# definition of the end of a manifold?

Hey everybody, I was hoping if somebody could help me out with the terminology. I've found that the "end of a manifold" is a function asigning to each compact set K a conected component e(K) of the complement of K. I am trying to understand Gompf's article "three exotic $R^{4}$ 's and other anomalies" and he quotes a theorem of Freedman (Corollary 1.2 in "The topology of 4-dimensional manifolds) saying "Any open 4-manifold M with $\pi_{1}(M)$, $H_{1}(M)$ and end collared (topologically) by $S^{3}\times R$ is homeomorphic to $R^{4}$". How can a function be homeomorphic to something? Im interpreting this as end meaning the "hypothetical boundary" of the manifold.
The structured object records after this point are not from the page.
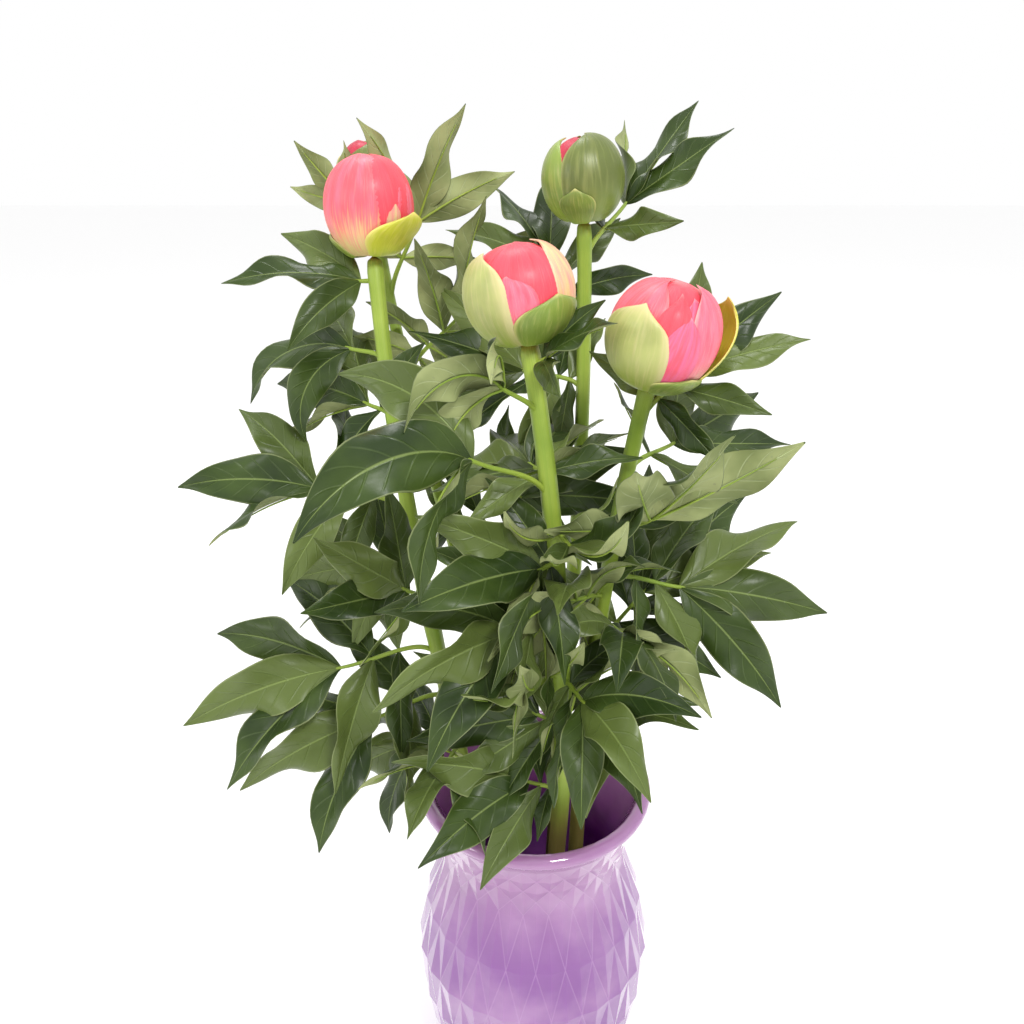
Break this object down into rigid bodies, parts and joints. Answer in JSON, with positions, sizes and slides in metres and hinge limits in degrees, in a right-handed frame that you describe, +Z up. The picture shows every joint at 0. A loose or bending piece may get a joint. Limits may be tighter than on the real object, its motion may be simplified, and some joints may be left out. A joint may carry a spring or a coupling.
{
  "type": "peony buds and foliage in a pressed-glass vase",
  "caption": "Upright pressed-glass vase with a rolled lip, a pinched neck and a faceted belly, holding a loose bunch of cut peony stems with closed buds and compound leaves.",
  "frame": {"origin": "centre of the vase's flat foot, on the surface it stands on", "axes": "+Z up along the vase's axis; -Y towards the viewer of the front; +X to the viewer's right"},
  "size_m": [0.3019, 0.2209, 0.5003],
  "materials": {
    "vase_glass": "opal lilac pressed glass, glossy",
    "stem": "fresh green stem, satin",
    "leaf": "glossy dark green above, matte pale green below",
    "sepal": "waxy yellow-green",
    "petal": "coral pink with cream edges, satin"
  },
  "bodies": {
    "root": {"bud_back_left_petal_ball": "petal", "bud_back_left_sepal_1": "sepal", "bud_back_left_sepal_2": "sepal", "bud_back_right_petal_ball": "petal", "bud_back_right_sepal_1": "sepal", "bud_back_right_sepal_2": "sepal", "bud_front_outer_petal_1": "petal", "bud_front_petal_ball": "petal", "bud_front_sepal_1": "sepal", "bud_front_sepal_2": "sepal", "bud_left_outer_petal_1": "petal", "bud_left_petal_ball": "petal", "bud_left_sepal_1": "sepal", "bud_left_sepal_2": "sepal", "bud_right_outer_petal_1": "petal", "bud_right_petal_ball": "petal", "bud_right_sepal_1": "sepal", "bud_right_sepal_2": "sepal", "leaf_back_left_30": "leaf", "leaf_back_left_31": "leaf", "leaf_back_left_32": "leaf", "leaf_back_left_33": "leaf", "leaf_back_right_34": "leaf", "leaf_back_right_35": "leaf", "leaf_back_right_36": "leaf", "leaf_front_01": "leaf", "leaf_front_02": "leaf", "leaf_front_03": "leaf", "leaf_front_04": "leaf", "leaf_front_05": "leaf", "leaf_front_06": "leaf", "leaf_front_07": "leaf", "leaf_front_08": "leaf", "leaf_front_09": "leaf", "leaf_front_10": "leaf", "leaf_front_11": "leaf", "leaf_left_20": "leaf", "leaf_left_21": "leaf", "leaf_left_22": "leaf", "leaf_left_23": "leaf", "leaf_left_24": "leaf", "leaf_left_25": "leaf", "leaf_left_26": "leaf", "leaf_left_27": "leaf", "leaf_left_28": "leaf", "leaf_left_29": "leaf", "leaf_right_12": "leaf", "leaf_right_13": "leaf", "leaf_right_14": "leaf", "leaf_right_15": "leaf", "leaf_right_16": "leaf", "leaf_right_17": "leaf", "leaf_right_18": "leaf", "leaf_right_19": "leaf", "stem_back_left": "stem", "stem_back_right": "stem", "stem_front": "stem", "stem_left": "stem", "stem_right": "stem", "vase": "vase_glass"}
  },
  "joints": []
}
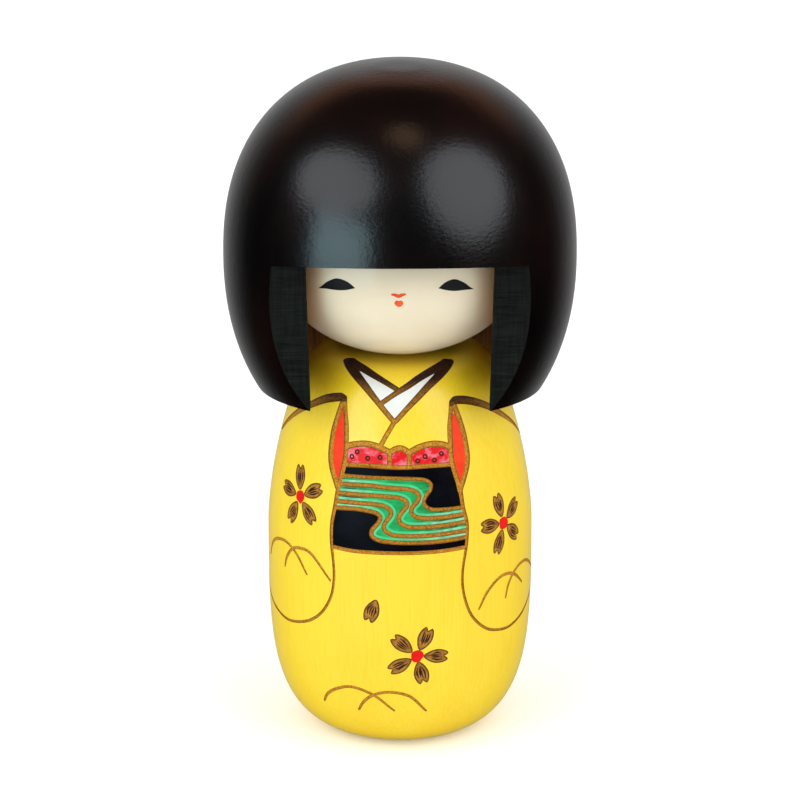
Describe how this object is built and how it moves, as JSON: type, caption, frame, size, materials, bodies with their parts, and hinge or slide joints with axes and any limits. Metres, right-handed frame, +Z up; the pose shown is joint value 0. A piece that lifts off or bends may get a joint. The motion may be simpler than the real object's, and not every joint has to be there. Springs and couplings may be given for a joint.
{
  "type": "kokeshi doll",
  "caption": "Turned wooden doll with a bobbed, hollow hair shell, a round face ball set inside it and a head that turns on a neck dowel.",
  "frame": {"origin": "centre of the flat base", "axes": "+Z up along the turning axis, the face looks along -Y, +X is to the right when the doll is seen from its front"},
  "size_m": [0.077, 0.0765, 0.15],
  "materials": {
    "kimono_stain": "yellow stain under clear semi-gloss lacquer, upright grain",
    "face_paint": "cream paint under clear semi-gloss lacquer",
    "hair_lacquer": "glossy black-brown lacquer, matt on the sawn lock faces",
    "dowel_wood": "bare wood",
    "burnt_line": "burnt and engraved groove, matt",
    "obi_black": "black paint, semi-gloss",
    "stream_green": "green paint, semi-gloss",
    "red_paint": "red paint, semi-gloss",
    "white_paint": "white paint, semi-gloss"
  },
  "bodies": {
    "torso": {"body": "kimono_stain"},
    "head": {"head_ball": "face_paint", "hair_shell": "hair_lacquer", "neck_dowel": "dowel_wood", "crown_dowel": "dowel_wood"}
  },
  "joints": [
    {"name": "neck_turn", "type": "hinge", "parent": "torso", "child": "head", "pos_m": [0, 0, 0.0869], "axis": [0, 0, 1], "continuous": true}
  ]
}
Thanks in advance.

-
I imagine he means that the complement of a compact set is homeomorphic to $S^3\times\mathbb R$. – Mariano Suárez-Alvarez Jan 20 '10 at 20:57
en.wikipedia.org/wiki/End_(topology) – algori Jan 20 '10 at 21:10
One way to define ends of $M$ is as the direct limit $\lim_KC(M\setminus K)$, where $K$ runs through the compact subsets of $M$, $C(M\setminus K)$ is the set of components of $M\setminus K$, the arrows $C(M\setminus K)\to C(M\setminus K')$, for $K\supseteq K'$, is induced by the inclusion $M\setminus K\to M\setminus K'$. The definition using $e(K)$ is just unraveling the usual construction of this direct limit. – Mariano Suárez-Alvarez Jan 20 '10 at 21:51
Thanks to everyone who answered me, now everything is much clearer! – jsos Jan 21 '10 at 7:19

When he says "end collared (topologically) by $S^3 \times R$" he means that the end has a neighborhood homeomorphic to $S^3 \times R$. Since he's assuming that $M$ has only one end, this simply means that there is a compact set whose complement is homeomorphic to $S^3 \times R$ (as Mariano said in the comments).